In a paper entitled “The Brown Family and Social Reproduction in U.S. Capitalism,” Inés Valdez argues that a historical perspective reveals that family separation, and other forms of state-sponsored coercion targeting what she calls the “brown family” are not novel phenomena. On the contrary, they have been an essential ingredient of the U.S. domination regime. A genealogy of this regime uncovers other ingredients such as a history of conquest, settlement, exploitative forms of guest labor accompanied by militarized surveillance, and other tactics which ultimately underwrite both the creation and degradation of racialized families. Particularly, Valdez points out that such degradation is a structural element ensuring the availability of exploitative labor that fuels the U.S. capitalist apparatus. Among the programs feeding such apparatus, Valdez mentions the establishment of the Bracero program in the 1940s.

A different case is examined by Megan Ming Francis, who investigates in “The Crimes of Freedom” the role that legal systems played in the reconstruction of the South in the post-Civil War period. Francis argues that the economy that was once dependent of the labor of Black slaves did not change its exploitative spirit. Although slavery as such was abolished, Southern states preserve a set of conditions suitable for profit through the introduction of new criminal laws targeting Blacks and the use of forced labor as a form of punishment.
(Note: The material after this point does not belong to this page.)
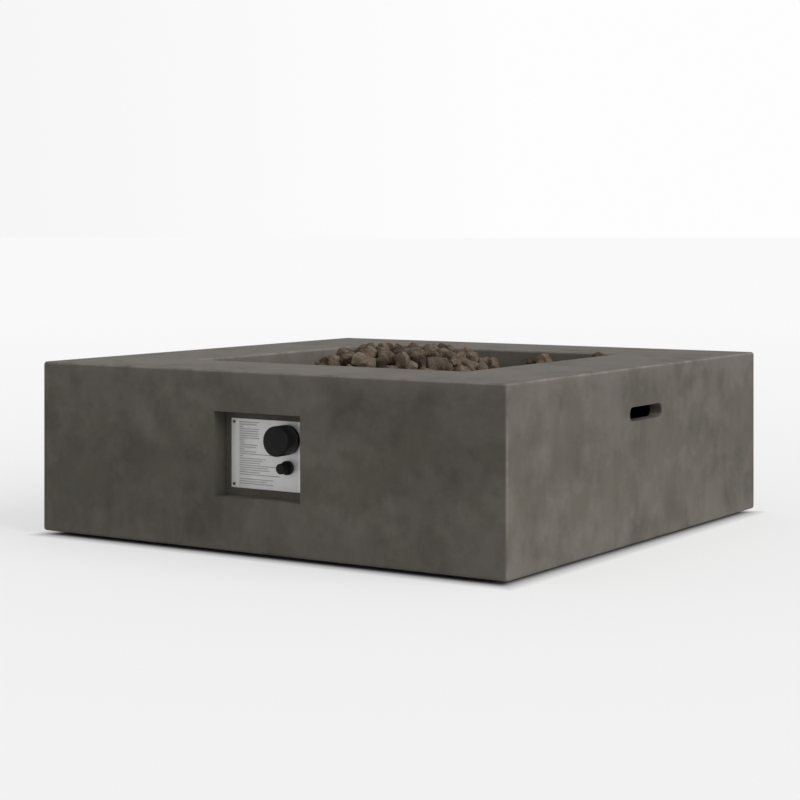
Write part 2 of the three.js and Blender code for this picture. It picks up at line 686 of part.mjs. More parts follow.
const lineStart = valveBack + valveOutletLength + gap;
const lineEnd = -orificeReach - gap;
const lineAlong = (share) => between(lineStart, lineEnd, share);
const gasLineRoute = [
  [controlOffset, lineStart, valveOutletHeight], [controlOffset, lineStart + 8, valveOutletHeight],
  [controlOffset, lineStart + 16, valveOutletHeight],
  [controlOffset + 8, lineStart + 32, valveOutletHeight - 12],
  [controlOffset + 14, lineStart + 38, between(valveOutletHeight, orificePort, 0.45)],
  [controlOffset + 10, lineStart + 50, between(valveOutletHeight, orificePort, 0.88)],
  [controlOffset - 10, lineAlong(0.25), orificePort], [controlOffset - 36, lineAlong(0.62), orificePort],
  [0, lineAlong(0.84), orificePort], [0, lineEnd - 34, orificePort], [0, lineEnd - 16, orificePort],
  [0, lineEnd, orificePort]];
const gasLine = () => tubeAlong(gasLineRoute, gasLineRadius, 10, 34);

const lineNutAt = (x, z, from, to) => cut(
  hexBar('y', 19, from, to, [x, z]),
  bar('y', gasLineRadius + 0.6, from - 1, to + 1, [x, z], 16));

function inletFitting() {
  const end = inletEnd - gap;
  return cut(
    union(hexBar('x', 18, end - 10, end, inletAxis), bar('x', 7.5, end - 28, end - 9, inletAxis, 20)),
    bar('x', 4, end - 29, end - 4, inletAxis, 12));
}

// Spark electrode, thermocouple and their leads
const electrodeX = sensorSpacing / 2;
const electrodeInsulator = () => turned([
  [0, insulatorBottom], [insulatorRadius, insulatorBottom], [insulatorRadius, insulatorTop - 4],
  [insulatorRadius - 1.2, insulatorTop], [0, insulatorTop]], 'z', [electrodeX, sensorY], 16);
const electrodeRod = () => tubeAlong([
  [electrodeX, sensorY, insulatorTop + gap], [electrodeX, sensorY, insulatorTop + 8],
  [electrodeX - 1, sensorY + 5, insulatorTop + 13],
  [electrodeX - 2, sensorY + 16, insulatorTop + 14]], 1.3, 8, 12);
const thermocouple = () => turned([
  [0, insulatorBottom + 4], [probeRadius, insulatorBottom + 4], [probeRadius, insulatorTop + 2],
  [probeRadius - 1.5, insulatorTop + 5], [0, insulatorTop + 6]], 'z', [-electrodeX, sensorY], 16);

function sensorBracket() {
  const reach = electrodeX + 14;
  const top = panFloorTop + 18;
  const deck = block([-reach, sensorY - 9, top - 1.5], [reach, sensorY + 9, top]);
  const legs = [-1, 1].map((side) => block(
    [Math.min(side * reach, side * (reach - 1.5)), sensorY - 9, panFloorTop + gap],
    [Math.max(side * reach, side * (reach - 1.5)), sensorY + 9, top]));
  return cut(
    union(deck, legs),
    bar('z', insulatorRadius + gap, top - 3, top + 1, [electrodeX, sensorY], 20),
    bar('z', probeRadius + gap, top - 3, top + 1, [-electrodeX, sensorY], 20));
}

const igniterLead = () => {
  const start = barrelBack + 6 + gap;
  const along = (share) => between(start, sensorY, share);
  return tubeAlong([
    [controlOffset, start, igniterHeight], [controlOffset - 1, start + 14, igniterHeight - 1],
    [40, along(0.22), between(igniterHeight, leadLevel, 0.4)], [34, along(0.52), leadLevel + 1],
    [31, along(0.82), leadLevel], [electrodeX, sensorY - 10, leadLevel],
    [electrodeX, sensorY, insulatorBottom - 8], [electrodeX, sensorY, insulatorBottom - gap]], 2, 8, 30);
};

const thermocoupleLead = () => {
  const start = valveBack + sensorBossLength + gap;
  const along = (share) => between(start, sensorY, share);
  const drop = (share) => between(sensorBossAxis[1], leadLevel, share);
  const startX = sensorBossAxis[0];
  return tubeAlong([
    [startX, start, drop(0)], [startX - 2, start + 11, drop(0.02)], [10, along(0.16), drop(0.25)],
    [-14, along(0.30), drop(0.64)], [-27, along(0.53), drop(0.90)], [-31, along(0.80), drop(0.98)],
    [-electrodeX, sensorY - 10, leadLevel + 2], [-electrodeX, sensorY, insulatorBottom - 6],
    [-electrodeX, sensorY, insulatorBottom + 4 - gap]], 1.5, 8, 34);
};

// Heat shield under the pan
function heatShield() {
  const side = shieldSide / 2;
  const inner = side - shieldSheet;
  const sheet = block([-side, -side, shieldBottom], [side, side, shieldTop]);
  const lips = cut(
    block([-side, -side, shieldBottom - 10], [side, side, shieldTop]),
    block([-inner, -inner, shieldBottom - 11], [inner, inner, shieldBottom]));
  const holes = fourCorners(standoffSpacing / 2).map((at) => bar(
    'z', standoffStudRadius + gap, shieldBottom - 1, shieldTop + 1, at, 12));
  const mixerHole = bar('z', mixerRadius + 6, shieldBottom - 1, shieldTop + 1, [0, 0], 32);
  return cut(union(sheet, lips), holes, mixerHole);
}

const shieldStandoff = (at) => union(
  bar('z', 6, shieldTop + gap, panFloorBottom - gap, at, 12),
  bar('z', standoffStudRadius, shieldBottom - 9, panFloorTop + 2, at, 12));

const shieldNut = (at) => cut(
  hexBar('z', 10, shieldBottom - 6, shieldBottom - gap, at),
  bar('z', standoffStudRadius + gap, shieldBottom - 7, shieldBottom, at, 12));

// Assembly
addPiece('concrete_shell', materials.concrete, concreteShell());
fourCorners(footCentre).forEach((at, i) => {
  addPiece(`foot_pad_${i + 1}`, materials.rubber, footPad(at));
  addPiece(`foot_screw_${i + 1}`, materials.darkScrew, footScrew(at));
});
addPiece('control_plate', materials.stainless, controlPlate());
fourCorners(plateScrewX, plateScrewZ).forEach((at, i) => {
  addPiece(`plate_screw_${i + 1}`, materials.darkScrew, plateScrew(at));
});
addPiece('gas_valve_body', materials.brass, valveBody());
addPiece('valve_plug', materials.brass, valvePlug());
addPiece('valve_stem', materials.stainless, valveStem());
addPiece('valve_screw_1', materials.darkScrew, valveScrew(-1));
addPiece('valve_screw_2', materials.darkScrew, valveScrew(1));
addPiece('knob_bezel', materials.blackPlastic, knobBezel());
addPiece('control_knob', materials.blackPlastic, controlKnob());
addPiece('igniter_housing', materials.blackPlastic, igniterHousing());
addPiece('igniter_nut', materials.blackPlastic, igniterNut());
addPiece('igniter_battery', materials.battery, igniterBattery());
addPiece('igniter_button', materials.blackPlastic, igniterButton());
addPiece('igniter_lead', materials.leadJacket, igniterLead());
addPiece('electrode_insulator', materials.ceramic, electrodeInsulator());
addPiece('electrode_rod', materials.stainless, electrodeRod());
addPiece('thermocouple', materials.stainless, thermocouple());
addPiece('thermocouple_lead', materials.copper, thermocoupleLead());
addPiece('sensor_bracket', materials.stainless, sensorBracket());
addPiece('gas_inlet_fitting', materials.brass, inletFitting());
addPiece('gas_line', materials.aluminium, gasLine());
addPiece(
  'line_nut_valve', materials.brass,
  lineNutAt(controlOffset, valveOutletHeight, lineStart, lineStart + 11));
addPiece('line_nut_burner', materials.brass, lineNutAt(0, orificePort, lineEnd - 12, lineEnd));
addPiece('gas_orifice', materials.brass, gasOrifice());
addPiece('mixer_tube', materials.aluminium, mixerTube());
addPiece('air_shutter', materials.galvanised, airShutter());
addPiece('burner_ring', materials.stainless, burner());
addPiece('burner_nut', materials.brass, hubNut());
addPiece('burner_pan', materials.stainless, burnerPan());
addPiece('rock_grate', materials.grateSteel, rockGrate());
addPiece('lava_rock_bed', materials.lavaRock, lavaRockBed());
addPiece('heat_shield', materials.galvanised, heatShield());
fourCorners(standoffSpacing / 2).forEach((at, i) => {
  addPiece(`shield_standoff_${i + 1}`, materials.galvanised, shieldStandoff(at));
  addPiece(`shield_nut_${i + 1}`, materials.galvanised, shieldNut(at));
});

export default firePit;
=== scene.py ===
# Low square gas fire table: cast concrete, lava rock, a recessed control plate with its knob and igniter.
# Metres, +Z up, the control side faces -Y.
import json
import math
import random

import bmesh
import bpy
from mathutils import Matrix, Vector, noise

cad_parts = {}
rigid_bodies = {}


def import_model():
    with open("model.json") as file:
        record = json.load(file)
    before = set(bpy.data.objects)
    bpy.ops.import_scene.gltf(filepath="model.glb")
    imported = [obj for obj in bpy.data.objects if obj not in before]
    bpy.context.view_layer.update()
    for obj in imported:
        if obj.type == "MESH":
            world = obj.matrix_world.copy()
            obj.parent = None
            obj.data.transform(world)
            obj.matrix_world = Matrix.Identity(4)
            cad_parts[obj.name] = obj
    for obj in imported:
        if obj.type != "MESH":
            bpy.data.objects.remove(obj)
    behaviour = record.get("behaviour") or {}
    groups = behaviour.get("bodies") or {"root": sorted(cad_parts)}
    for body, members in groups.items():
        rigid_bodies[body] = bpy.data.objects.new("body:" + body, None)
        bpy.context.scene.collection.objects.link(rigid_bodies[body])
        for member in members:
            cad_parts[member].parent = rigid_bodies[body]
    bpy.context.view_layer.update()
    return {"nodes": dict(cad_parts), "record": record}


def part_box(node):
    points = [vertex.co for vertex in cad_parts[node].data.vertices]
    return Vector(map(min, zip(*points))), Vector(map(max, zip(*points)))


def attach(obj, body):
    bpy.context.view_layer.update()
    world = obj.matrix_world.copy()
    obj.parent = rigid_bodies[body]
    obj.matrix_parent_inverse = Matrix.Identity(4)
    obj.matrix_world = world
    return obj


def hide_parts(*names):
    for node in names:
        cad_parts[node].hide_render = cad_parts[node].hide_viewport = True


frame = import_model()
nodes = frame["nodes"]
mm = 0.001
print("frame loaded:", len(nodes), "nodes")


# the camera looks level along the diagonal and is slid down with its shift
cameraSettings = {
    "place": (2.1693, -3.3778, 0.5958),
    "turn": 33.05,
    "lens": 87.17,
    "shiftUp": -0.2059,
}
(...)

These two papers cast light onto the enduring implications of immigration policies for activists in immigrant rights movements. The “zero-tolerance” policy implemented during the Trump administration, which drove many undocumented to seek sanctuary in locations regarded as “sensitive” by an Obama-era policy, is just the latest iteration of a cycle of injustices. Given the mixed status of many families, deportations inevitably lead to the fragmentation of families and the damaging of networks of support essential for individuals’ well-being. Even with the temporary protection of sanctuary, there are nonetheless left with the harmful consequences of long-term isolation: for the undocumented members of the families, degradation of mental and physical health are the most immediate effects; for the family as a social unit, the loss of not only economic but also emotional resources follow suit. As the works of both Valdez and Francis shows in their own terms, rather than seeking to reduce entirely racialized populations, capitalist systems have historically needed subjects who are vulnerable and readily exploitable for profit.